To be honest i think the Alienware PC's are over priced and over "pretteh". Matt black > * :)

As for laptop gfx, yes some laptops do now have graphics cards more powerful than your GF2 mid ;p, but compared to top of the range PC graphics they're nothing.

However, i have been LANing on my laptop all weekend with a few friends, managed to install some slightly older games (UT2003, BF1942, MOHAA etc) and they all run fine :(

Guest Matt Kirby
Posted

Alienware machines are not the cheapest, but they are lovely! :)

Seriously though- one thing to consider with the whole laptop vs desktop thing is future upgrading; easy on a desktop, pain in the arse if not impossible on a laptop.

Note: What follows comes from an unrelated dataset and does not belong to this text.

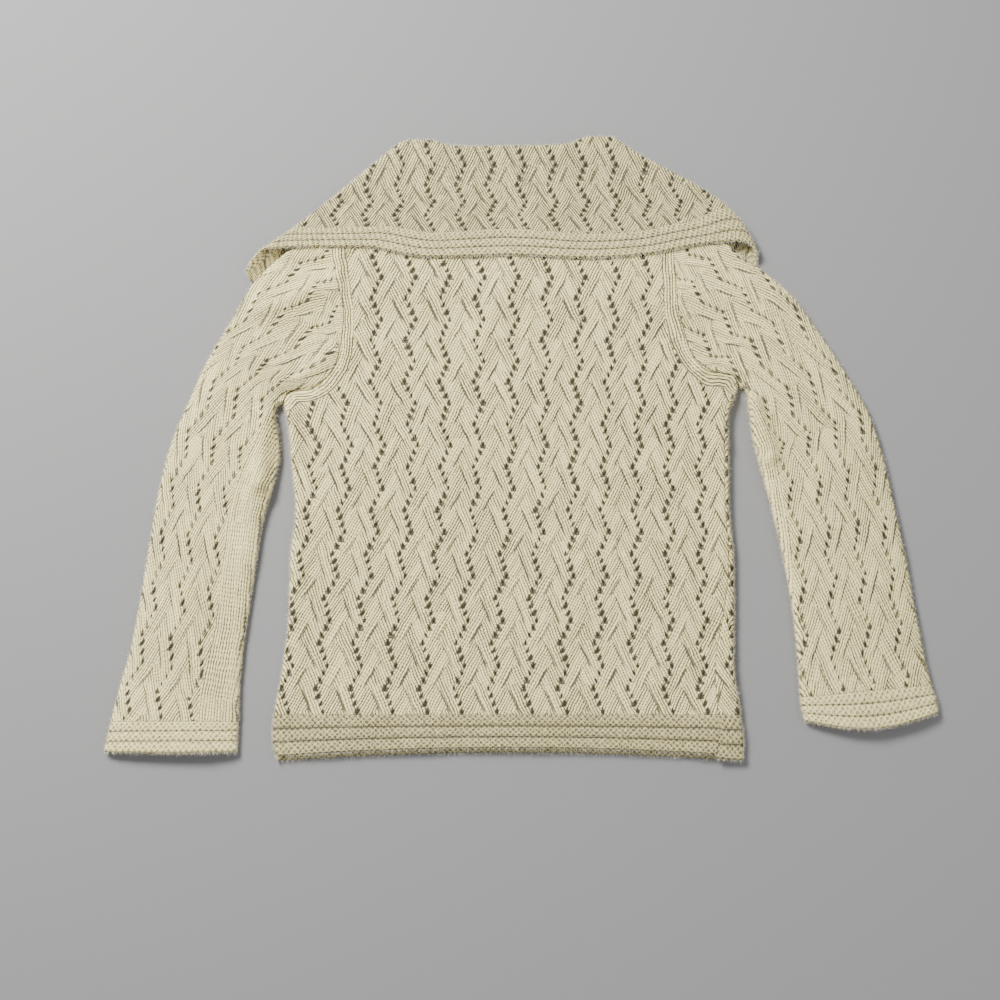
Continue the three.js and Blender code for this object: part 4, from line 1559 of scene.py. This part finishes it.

The clincher for me with the Area 51M machine is that it's the only laptop with user-upgradable graphics - and the ATI Mobility Radeon 9600 with 128MB DDR isn't a bad place to start anyway. Admittedly not as powerful as a top-of-the-range desktop card, but certainly powerful enough for todays games.

Guest Monolithix [MVP]
Posted

The Radeon mobility is an impressive laptop graphics card. As for the whole upgrading business, yes it isn't quite as easy as a desktop, but what are you really going to need to upgrade in the next 2-3 years? Memory, and hard drive. CPU clockspeed is overrated, other than when i'm gaming (and a few other specialist things) my processor is never above 10-20% usage, so theoretically i could survive day to day on a 300mhz CPU, those went "out of date" 5 years ago. Laptop memory and harddrives are easy and generally a simple process to upgrade...

Again, don't get me wrong. As i've already said a PC can't be beaten for pure number or polygon crunching power and file storage, but people tend to be too quick to dismiss laptops based on facts that just aren't true.